R.I.P., Lucas, who died while failing to bring down the man he hated and feared. R.I.P., Meechum, who died while saving the man he loved and threesomed.
Best response to this goes to — who else? — Elizabeth Hale, who gives Claire her best blank stare and says, “Do you expect me to console you?” And also, “Claire, I hope he dies.” Damn, girl.

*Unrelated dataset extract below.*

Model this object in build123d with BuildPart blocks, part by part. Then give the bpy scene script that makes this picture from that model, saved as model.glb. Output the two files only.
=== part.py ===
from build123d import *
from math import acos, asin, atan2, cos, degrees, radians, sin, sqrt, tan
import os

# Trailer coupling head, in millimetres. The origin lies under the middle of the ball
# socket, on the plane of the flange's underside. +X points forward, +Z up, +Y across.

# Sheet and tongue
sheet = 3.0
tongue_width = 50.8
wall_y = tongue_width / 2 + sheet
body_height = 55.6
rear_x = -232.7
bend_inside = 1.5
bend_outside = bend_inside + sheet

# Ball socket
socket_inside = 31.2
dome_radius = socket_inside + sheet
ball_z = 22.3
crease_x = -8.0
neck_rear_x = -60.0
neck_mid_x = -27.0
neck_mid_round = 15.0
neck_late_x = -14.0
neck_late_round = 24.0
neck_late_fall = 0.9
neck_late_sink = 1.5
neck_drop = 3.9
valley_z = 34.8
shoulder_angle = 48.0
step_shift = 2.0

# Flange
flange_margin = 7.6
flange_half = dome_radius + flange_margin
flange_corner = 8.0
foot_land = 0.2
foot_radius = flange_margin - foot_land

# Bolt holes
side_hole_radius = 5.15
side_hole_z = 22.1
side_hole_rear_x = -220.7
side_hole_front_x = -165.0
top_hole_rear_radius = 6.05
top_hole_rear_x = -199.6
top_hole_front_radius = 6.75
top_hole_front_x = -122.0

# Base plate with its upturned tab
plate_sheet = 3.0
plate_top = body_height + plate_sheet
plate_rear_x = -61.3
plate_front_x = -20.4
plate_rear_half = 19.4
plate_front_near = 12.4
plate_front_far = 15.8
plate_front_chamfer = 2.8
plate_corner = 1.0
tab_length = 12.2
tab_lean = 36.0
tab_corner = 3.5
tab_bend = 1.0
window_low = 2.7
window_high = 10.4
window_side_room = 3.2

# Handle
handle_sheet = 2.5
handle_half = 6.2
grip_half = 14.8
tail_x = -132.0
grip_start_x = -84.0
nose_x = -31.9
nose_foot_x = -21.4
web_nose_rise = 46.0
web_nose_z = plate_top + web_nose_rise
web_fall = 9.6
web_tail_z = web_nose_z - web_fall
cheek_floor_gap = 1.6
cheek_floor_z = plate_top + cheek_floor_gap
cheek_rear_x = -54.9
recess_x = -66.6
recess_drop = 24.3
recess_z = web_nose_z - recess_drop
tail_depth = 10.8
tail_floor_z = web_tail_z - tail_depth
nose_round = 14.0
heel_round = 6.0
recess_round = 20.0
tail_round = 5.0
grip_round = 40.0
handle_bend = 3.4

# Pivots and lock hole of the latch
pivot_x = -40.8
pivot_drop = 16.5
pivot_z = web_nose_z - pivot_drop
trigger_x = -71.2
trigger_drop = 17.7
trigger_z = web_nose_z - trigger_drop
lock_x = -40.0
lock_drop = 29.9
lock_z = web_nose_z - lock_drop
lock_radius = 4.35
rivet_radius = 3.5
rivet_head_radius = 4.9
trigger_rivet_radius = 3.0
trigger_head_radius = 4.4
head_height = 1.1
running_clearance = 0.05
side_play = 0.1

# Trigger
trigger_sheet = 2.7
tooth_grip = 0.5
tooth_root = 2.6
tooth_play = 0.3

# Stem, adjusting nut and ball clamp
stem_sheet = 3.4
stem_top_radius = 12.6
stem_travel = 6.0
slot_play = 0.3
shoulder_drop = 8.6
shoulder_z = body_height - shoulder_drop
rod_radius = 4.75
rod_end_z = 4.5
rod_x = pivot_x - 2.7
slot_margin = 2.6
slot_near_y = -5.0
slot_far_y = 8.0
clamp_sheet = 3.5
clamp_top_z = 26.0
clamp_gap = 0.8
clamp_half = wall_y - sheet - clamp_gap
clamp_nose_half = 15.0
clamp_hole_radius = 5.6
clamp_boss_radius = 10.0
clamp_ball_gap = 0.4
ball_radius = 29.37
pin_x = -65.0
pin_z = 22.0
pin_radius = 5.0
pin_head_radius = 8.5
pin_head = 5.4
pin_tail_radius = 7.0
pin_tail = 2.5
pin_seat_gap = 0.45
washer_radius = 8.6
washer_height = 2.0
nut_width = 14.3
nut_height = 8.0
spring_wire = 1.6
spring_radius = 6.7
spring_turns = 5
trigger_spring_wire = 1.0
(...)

I had kind of forgotten about VP Donald, but he’s that education guy whose wife died and is so mashed-potato soft and bland and weak that it wouldn’t even take an Underwood to manipulate him. Well, now he’s the acting president, and he inherits that very un-chill situation with Russia; Milken is two hours from landing in Estonia. Cathy, sensing an opening to prevent an international catastrophe, urges Donald to turn the plane around. Doug, who is like what Dobby would have been if he’d taken a shining to Draco Malfoy instead of Harry Potter, is aghast that Cathy would point out that Frank could die — even though, obviously, our government has 8 billion protocols for what to do in the event that happens and it’s happened before — and he demands they move forward as planned. If Frank were to die, Doug would wear full Victorian mourning garb for the rest of his empty days. Donald, in a very reassuring move, freaks out and asks if he can just have, like, ten minutes to think this through, guys. He’s only the vice-president, second in line to the job, it’s not as if he’s ever given any thought to what he would do if he had to ascend to the presidency.

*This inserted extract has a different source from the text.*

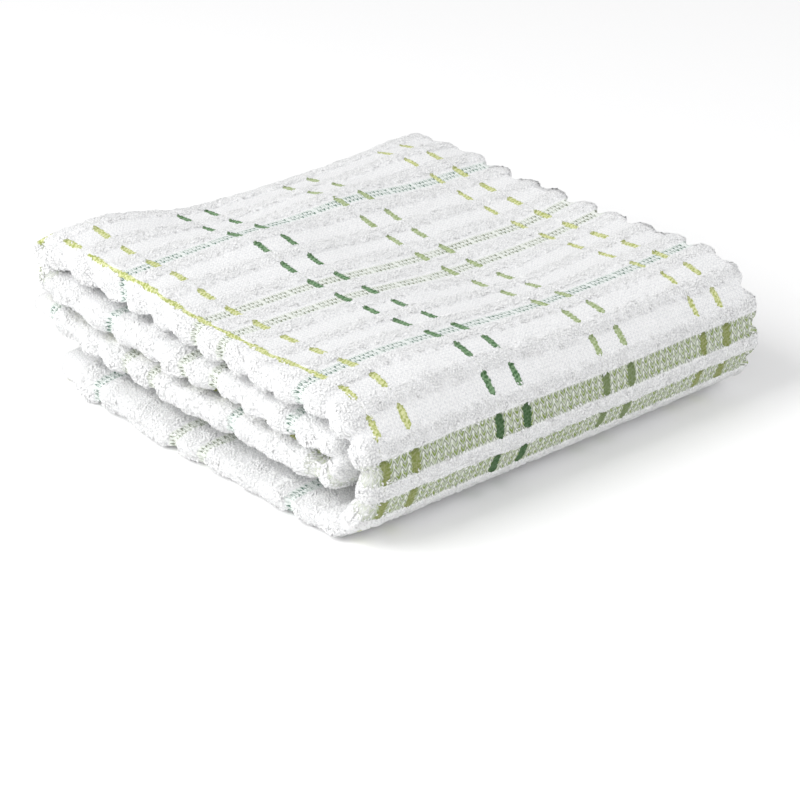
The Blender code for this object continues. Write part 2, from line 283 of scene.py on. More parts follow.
def draw_at(along):
    """How far the back bend is drawn in at a place along it, in ribs."""
    from_left = along + WIDTH / 2
    return BACK_DRAW * soft_step(*DRAW_STARTS, from_left) * (1.0 - soft_step(*DRAW_ENDS, from_left))


def path_at(rib, folds):
    """Shift, place and height of the lip's middle at a rib, and the way its outer side faces."""
    fold = next(row for row in folds if rib >= row.last_rib)
    share = (fold.first_rib - rib) / (fold.first_rib - fold.last_rib)
    shift = fold.start_shift + share * (fold.end_shift - fold.start_shift)
    place = fold.start_place + share * (fold.end_place - fold.start_place)
    if fold.start_height == fold.end_height:
        onward = math.copysign(1.0, fold.end_place - fold.start_place)
        return shift, place * RIB_PITCH, fold.start_height, 0.0, -onward
    towards = 1.0 if place * RIB_PITCH > MIDDLE_PLACE else -1.0
    half_climb = (fold.end_height - fold.start_height) / 2
    angle = math.pi * share
    place = place * RIB_PITCH + towards * abs(half_climb) * math.sin(angle)
    height = (fold.start_height + fold.end_height) / 2 - half_climb * math.cos(angle)
    face_place = math.copysign(math.sin(angle), half_climb)
    return shift, place, height, face_place, -towards * math.cos(angle)


def slip_at(rib, folds):
    """How far the outer panel has crept past the middle one, in ribs."""
    bend = folds[BACK_BEND]
    if rib > bend.first_rib:
        return 0.0
    if rib > bend.last_rib:
        return -BACK_SLIP * (bend.first_rib - rib) / (bend.first_rib - bend.last_rib)
    return -BACK_SLIP * (1.0 - soft_step(0.0, SLIP_RECOVERY, bend.last_rib - rib))


def pile_share(rib, roundness):
    """0 in a flat bar or a hem, 1 on a rib.  Round a fold the ribs crowd the bars to grooves."""
    if rib > FOLDS[0].first_rib - HEM_RIBS or rib < FOLDS[-1].last_rib + HEM_RIBS:
        return 0.0
    away = abs(rib - round(rib))
    flat = soft_step(BAR_HALF - BAR_INSIDE, BAR_HALF + BAR_OUTSIDE, away)
    flat *= RIB_SHOULDER + RIB_CROWN * soft_step(BAR_HALF, 0.5, away)
    share = min(1.0, max(0.0, (away - GROOVE_HALF) / (0.5 - GROOVE_HALF)))
    scallop = math.sqrt(1.0 - (1.0 - share) ** 2)
    if round(rib) % PATTERN_RIBS not in STRIPED_BARS:
        spread = noise.noise(Vector((round(rib) * FILL_STEP, 0.0, FILL_SEED)))
        scallop = max(scallop, PLAIN_FILL + FILL_SPREAD * spread)
    return flat + roundness * (scallop - flat)


def swell_at(along, place, height):
    """How far the cloth at a point is lifted or let down, none where it rests."""
    lift = 0.0
    for row in SWELLS:
        sideways = (along + WIDTH / 2 - row.along) / row.spread_along
        deep = (place - row.place) / row.spread_place
        lift += row.rise * math.exp(-sideways * sideways - deep * deep)
    return lift * height / HEIGHT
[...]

Doug is so wounded by the fact that doctors won’t let him in to see Frank. Claire, naturally, wants to know why security at the event wasn’t better, and Doug is all, “Ma’am, as far as threats go, we’ve been far more occupied with you lately.” Which, I know the Underwoods are in a weird place right now, but that is very inappropriate.
Donald is so pathetic and panicky, I actually died of secondhand embarrassment while watching him, and I will complete the writing of this recap as a ghost. “There’s so much I don’t know! It’s overwhelming! I’ve never been a guts sort of guy!” He asks Claire, desperately, for advice. She reminds him of a Frank-ism: “If you don’t like the way the table is set, then turn over the table.” Not only is this terrible advice, but, to bring things back to the Sterling Cooper gang, it is a sad imitation of the Don Draper mantra, “If you don’t like what’s being said, change the conversation,” which is great advice, and catchier to boot.
Infused with the confidence one can only get via an approving, warm look from Claire Underwood, Donald swaggers into the cabinet meeting with a game plan: “Land the plane in China! It’s the last thing Petrov is expecting.” Wait, is that a legitimate justification for doing something? Because Petrov isn’t expecting it? I mean, Petrov probably isn’t expecting a lot of things. I bet he’d be totally taken aback by an Edible Arrangement from one Doug Stamper, for instance. But I’m not sure that’s a good reason to send him one.
Anyway, the worst part of this announcement is the fact that China is involved. China: Just the word gives me panicky flashbacks to what was the most boring, drawn-out, no-good, very-bad plot in all of House of Cards history. Maybe it’s just a little blip and we won’t get the return of that bird-watching weirdo and the rest of it, but I have a bad feeling about this. It is a feeling in my gut, and it is crying out noooooooooo.